| Set task |
Identify each line below that contains the word "Blender", and copy it out.

| Data items |
---
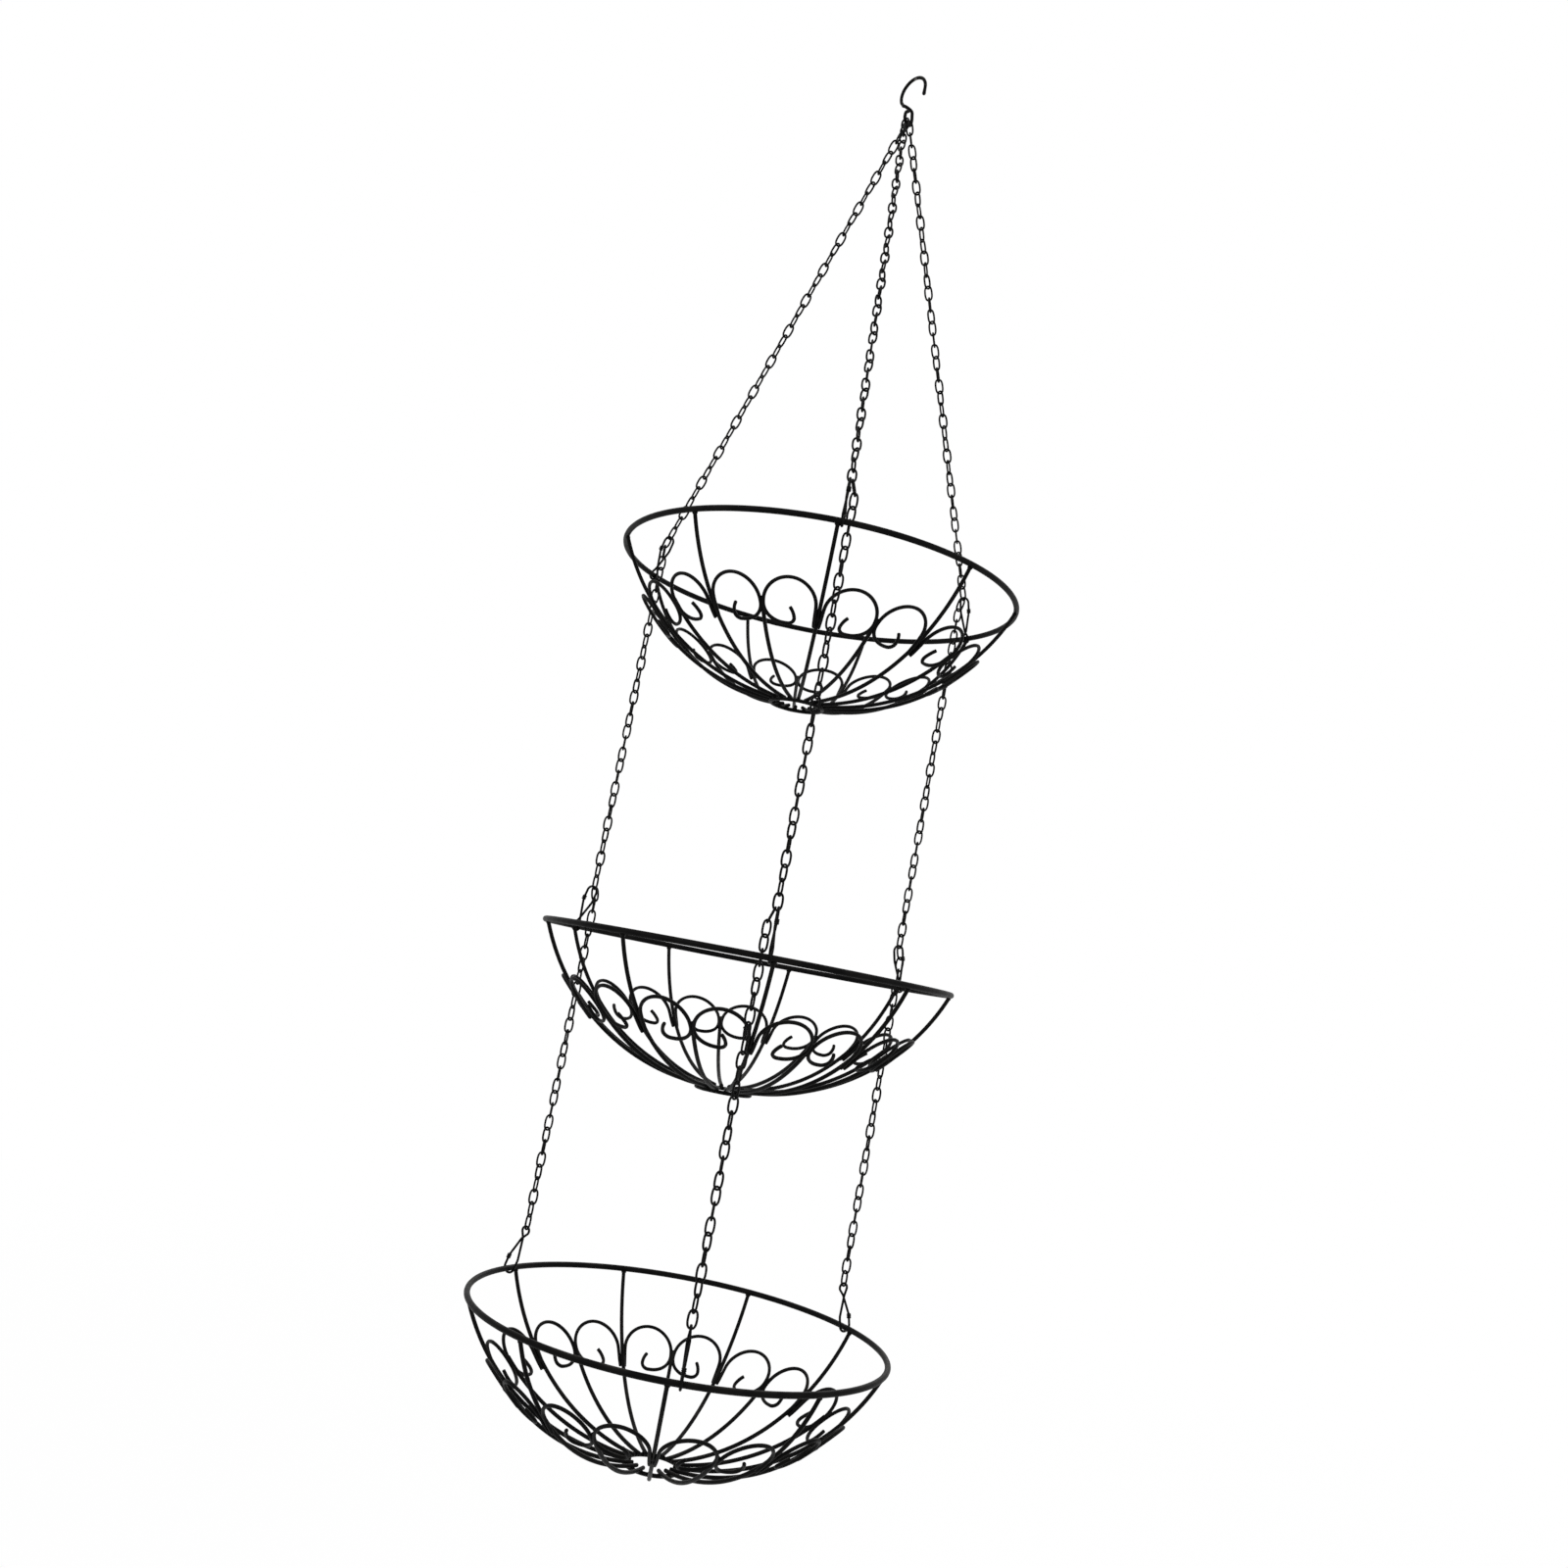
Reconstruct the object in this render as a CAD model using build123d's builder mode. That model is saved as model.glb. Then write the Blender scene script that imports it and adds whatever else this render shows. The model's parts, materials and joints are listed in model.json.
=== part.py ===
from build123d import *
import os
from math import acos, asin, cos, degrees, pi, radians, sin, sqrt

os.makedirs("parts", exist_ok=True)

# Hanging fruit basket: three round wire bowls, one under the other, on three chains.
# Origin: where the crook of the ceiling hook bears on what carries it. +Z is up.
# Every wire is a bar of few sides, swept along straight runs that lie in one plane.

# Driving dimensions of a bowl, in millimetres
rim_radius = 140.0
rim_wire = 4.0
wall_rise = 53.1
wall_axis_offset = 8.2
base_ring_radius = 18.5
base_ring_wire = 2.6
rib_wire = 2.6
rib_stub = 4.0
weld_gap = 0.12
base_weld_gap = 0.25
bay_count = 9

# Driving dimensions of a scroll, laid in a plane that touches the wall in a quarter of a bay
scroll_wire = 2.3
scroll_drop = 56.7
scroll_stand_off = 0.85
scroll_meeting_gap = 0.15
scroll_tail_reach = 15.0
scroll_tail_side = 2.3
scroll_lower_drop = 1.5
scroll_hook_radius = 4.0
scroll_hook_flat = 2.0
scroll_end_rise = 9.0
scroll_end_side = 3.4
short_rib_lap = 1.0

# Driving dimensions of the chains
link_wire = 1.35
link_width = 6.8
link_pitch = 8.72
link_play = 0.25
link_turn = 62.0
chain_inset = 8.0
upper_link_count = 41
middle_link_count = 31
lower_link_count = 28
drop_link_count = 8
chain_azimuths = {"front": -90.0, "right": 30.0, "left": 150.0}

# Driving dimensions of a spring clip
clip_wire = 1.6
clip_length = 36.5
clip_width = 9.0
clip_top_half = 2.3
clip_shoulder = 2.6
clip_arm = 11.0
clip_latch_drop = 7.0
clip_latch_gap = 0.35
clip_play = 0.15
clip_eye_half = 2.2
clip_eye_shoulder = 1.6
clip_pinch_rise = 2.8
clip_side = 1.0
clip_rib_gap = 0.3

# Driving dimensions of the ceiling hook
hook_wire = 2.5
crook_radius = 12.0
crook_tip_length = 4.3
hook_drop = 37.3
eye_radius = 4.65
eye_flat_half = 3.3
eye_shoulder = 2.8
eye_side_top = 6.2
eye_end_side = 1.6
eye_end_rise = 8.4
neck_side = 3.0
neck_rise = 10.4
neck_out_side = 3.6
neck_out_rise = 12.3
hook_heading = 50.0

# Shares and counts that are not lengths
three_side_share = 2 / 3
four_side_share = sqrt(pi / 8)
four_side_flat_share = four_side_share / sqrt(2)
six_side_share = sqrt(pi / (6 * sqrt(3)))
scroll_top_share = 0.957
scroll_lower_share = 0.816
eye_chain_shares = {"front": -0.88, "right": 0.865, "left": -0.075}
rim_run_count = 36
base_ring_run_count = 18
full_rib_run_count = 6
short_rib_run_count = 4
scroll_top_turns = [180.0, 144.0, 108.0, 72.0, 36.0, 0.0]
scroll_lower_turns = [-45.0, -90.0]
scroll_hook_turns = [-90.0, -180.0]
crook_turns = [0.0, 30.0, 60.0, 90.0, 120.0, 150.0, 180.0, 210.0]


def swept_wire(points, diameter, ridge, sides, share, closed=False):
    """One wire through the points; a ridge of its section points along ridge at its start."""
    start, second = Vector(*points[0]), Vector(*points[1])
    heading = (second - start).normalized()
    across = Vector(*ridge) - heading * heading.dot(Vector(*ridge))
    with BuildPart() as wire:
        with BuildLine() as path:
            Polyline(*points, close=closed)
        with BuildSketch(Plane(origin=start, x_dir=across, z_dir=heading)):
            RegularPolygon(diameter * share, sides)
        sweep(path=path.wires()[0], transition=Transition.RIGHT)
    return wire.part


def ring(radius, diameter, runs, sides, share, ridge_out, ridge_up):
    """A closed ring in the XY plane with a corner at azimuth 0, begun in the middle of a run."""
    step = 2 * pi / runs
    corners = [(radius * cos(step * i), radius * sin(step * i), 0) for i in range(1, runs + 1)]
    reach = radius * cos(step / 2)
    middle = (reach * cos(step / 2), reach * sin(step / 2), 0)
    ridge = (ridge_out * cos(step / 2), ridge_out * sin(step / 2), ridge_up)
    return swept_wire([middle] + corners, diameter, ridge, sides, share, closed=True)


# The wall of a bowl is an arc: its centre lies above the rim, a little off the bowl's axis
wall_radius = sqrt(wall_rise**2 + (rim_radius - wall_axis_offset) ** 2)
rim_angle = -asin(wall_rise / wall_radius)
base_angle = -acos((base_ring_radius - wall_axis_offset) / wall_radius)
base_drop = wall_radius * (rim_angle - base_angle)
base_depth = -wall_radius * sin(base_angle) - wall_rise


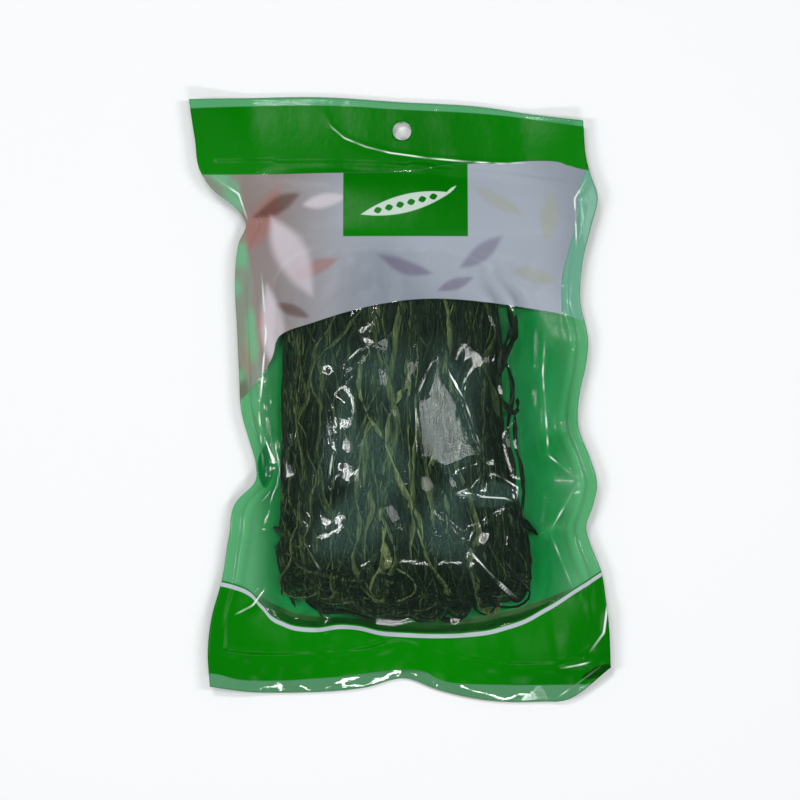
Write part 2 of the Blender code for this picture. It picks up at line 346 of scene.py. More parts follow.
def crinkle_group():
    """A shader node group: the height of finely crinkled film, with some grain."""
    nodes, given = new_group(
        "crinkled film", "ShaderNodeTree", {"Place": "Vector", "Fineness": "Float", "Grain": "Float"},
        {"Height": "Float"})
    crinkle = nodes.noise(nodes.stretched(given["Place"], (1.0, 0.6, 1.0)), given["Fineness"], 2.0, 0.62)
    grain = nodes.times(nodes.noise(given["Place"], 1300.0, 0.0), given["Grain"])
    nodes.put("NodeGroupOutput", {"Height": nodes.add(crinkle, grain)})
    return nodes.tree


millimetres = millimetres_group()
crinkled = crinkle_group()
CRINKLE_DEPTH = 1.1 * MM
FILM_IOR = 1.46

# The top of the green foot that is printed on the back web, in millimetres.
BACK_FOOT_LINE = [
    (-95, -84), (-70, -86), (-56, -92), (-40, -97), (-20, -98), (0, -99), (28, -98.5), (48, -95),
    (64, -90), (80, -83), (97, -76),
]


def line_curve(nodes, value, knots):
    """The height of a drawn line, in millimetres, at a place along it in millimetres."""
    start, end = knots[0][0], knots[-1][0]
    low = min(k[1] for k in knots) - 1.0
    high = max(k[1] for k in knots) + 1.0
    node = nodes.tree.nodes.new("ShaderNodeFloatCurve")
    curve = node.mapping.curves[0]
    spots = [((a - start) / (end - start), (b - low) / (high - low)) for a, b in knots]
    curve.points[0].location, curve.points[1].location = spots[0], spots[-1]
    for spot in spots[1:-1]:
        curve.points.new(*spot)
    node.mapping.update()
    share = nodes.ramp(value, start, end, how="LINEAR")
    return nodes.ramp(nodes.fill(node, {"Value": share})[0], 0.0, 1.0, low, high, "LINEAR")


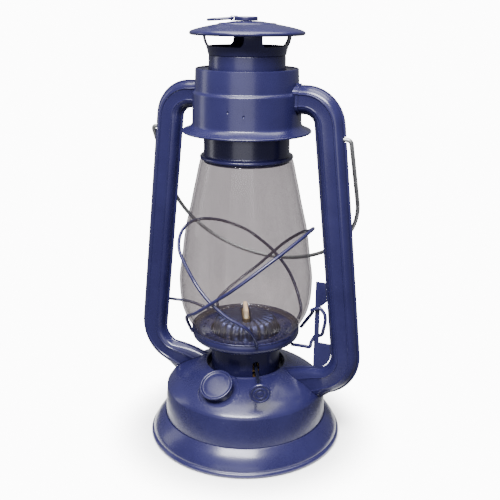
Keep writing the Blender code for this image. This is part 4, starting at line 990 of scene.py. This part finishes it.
---
| Result of this exercise |
Reconstruct the object in this render as a CAD model using build123d's builder mode. That model is saved as model.glb. Then write the Blender scene script that imports it and adds whatever else this render shows. The model's parts, materials and joints are listed in model.json.
Write part 2 of the Blender code for this picture. It picks up at line 346 of scene.py. More parts follow.
Keep writing the Blender code for this image. This is part 4, starting at line 990 of scene.py. This part finishes it.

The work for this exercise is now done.